= Dana Key =

Christian rock musician and pastor

Dana Key (December 30, 1953 – June 6, 2010) was an American Christian rock guitarist, singer, and producer who was co-founder of the Christian rock group DeGarmo and Key with keyboardist Eddie DeGarmo, best friends since the first grade. Key grew up in Memphis, Tennessee, meeting DeGarmo in the 1st grade. The two grew up together in the same neighborhood. Key was a direct descendant of Francis Scott Key, the author of The Star-Spangled Banner.

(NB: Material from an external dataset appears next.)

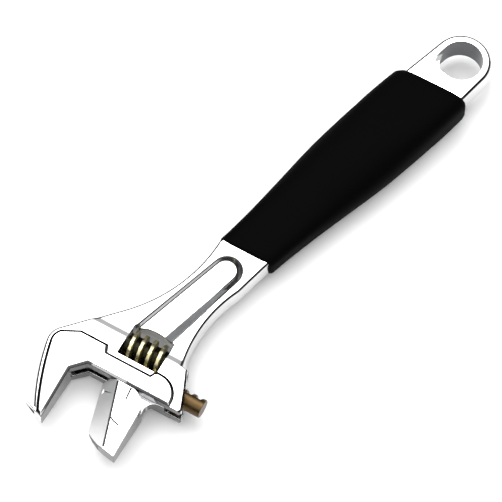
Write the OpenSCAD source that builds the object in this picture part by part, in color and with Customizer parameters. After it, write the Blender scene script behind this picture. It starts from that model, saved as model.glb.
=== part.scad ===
// Adjustable wrench with a reversible sliding jaw, a worm drive and a moulded grip.
// X runs along the jaw's slide, away from the fixed jaw. Y runs from the jaws to the handle.
// Z is the thickness, with the mid-plane at Z = 0.
// The origin is the middle of the fixed jaw's working face.

/* [Head] */
// Thickness of the head across its ground faces
head_t = 15.6; // [14:0.2:17]
// Height of the ground faces above the rim around them
ground_h = 1.1; // [0.5:0.1:1.5]
// Reach from the fixed jaw's face to the head's far corner
head_w = 50; // [48:1:54]
// Depth from the head's front wall to the worm pin
pin_y = 17.8; // [17.4:0.1:19]
// Depth of the head, from its front wall to the shoulder of the neck
shoulder_y = 18.4; // [17:0.2:20]

/* [Jaws] */
// Depth of the jaws, from the front wall to the tips
jaw_d = 29; // [27:0.5:32]
// Thickness at the jaw tips
tip_t = 8.6; // [7:0.2:10]
// Width of the fixed jaw at its root
jaw_w = 15.5; // [14:0.5:18]
// Size of the sloping corner in the throat
throat_c = 5.5; // [4:0.25:6]
// Gap between the jaws' roots in the modelled position
jaw_gap = 14; // [12:0.5:16]
// Thickness at the sliding jaw's tip
slide_tip_t = 7.6; // [6:0.2:9]
// Width of the sliding jaw at its root
slide_w = 21; // [19:0.5:22]
// Thickness of the web that joins the sliding jaw to its rack
web_t = 5; // [4:0.1:6]
// Free space around the web and in front of the jaw
web_c = 0.15; // [0.1:0.01:0.2]

/* [Rack and worm] */
// Radius of the round rack bar
rack_r = 4.1; // [3.8:0.1:4.3]
// Length of the rack bar
rack_l = 41.8; // [38:0.1:44]
// Distance from the front wall to the axis of the rack bar
rack_y = 8.2; // [7.8:0.1:8.4]
// Pitch of the worm and of the rack's teeth
pitch = 4.4; // [4:0.1:4.8]
// Depth of the rack's teeth
tooth_d = 2; // [1.6:0.1:2.2]
// Outer radius of the worm
worm_r = 7.3; // [6.9:0.05:7.35]
// Length of the worm
worm_l = 18.2; // [17:0.1:19]
// Free space between the worm's ends and the window
worm_c = 0.3; // [0.2:0.05:0.5]
// Free space between the rack's teeth and the worm's thread
mesh_c = 0.3; // [0.25:0.05:0.4]
// Radius of the worm pin
pin_r = 2; // [1.75:0.05:2.25]
// Running clearance of the worm on its pin
pin_c = 0.05; // [0.02:0.01:0.1]
// Radial clearance of the rack bar in its bore
rack_c = 0.1; // [0.05:0.01:0.15]
// Wire diameter of the worm spring
wire_d = 0.6; // [0.4:0.05:0.8]

/* [Handle] */
// Angle between the handle and the jaws
handle_a = 16.5; // [15:0.5:18]
// Length from the front wall to the handle's round end, along the handle
handle_l = 223.4; // [215:1:240]
// Width of the neck at its waist
neck_w = 19.4; // [18:0.2:22]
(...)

DeGarmo and Key toured the world, headlining and opening with other Christian rock bands including Servant, Petra, Joe English, Amy Grant, Resurrection Band, Jessy Dixon, Mylon LeFevre and Broken Heart, and dc Talk (who were both an opening act and members of D&K's roadie crew). Key and Eddie DeGarmo produced the first video by contemporary Christian artists to be aired on MTV. Key released two solo albums as well.

In 1989, Key co-authored the book Don't Stop the Music, described in the cover notes as "a defense of contemporary Christian music written by one of its premier performers."

Following retirement, Key served as the head of Ardent Records, and hosted a TV show, featuring new, younger, Christian bands. Key had been serving as the pastor of a small church in Cordova, Tennessee, The Love of Christ Church (tlc).

Key died due to a ruptured blood clot on Sunday, June 6, 2010 at age 56.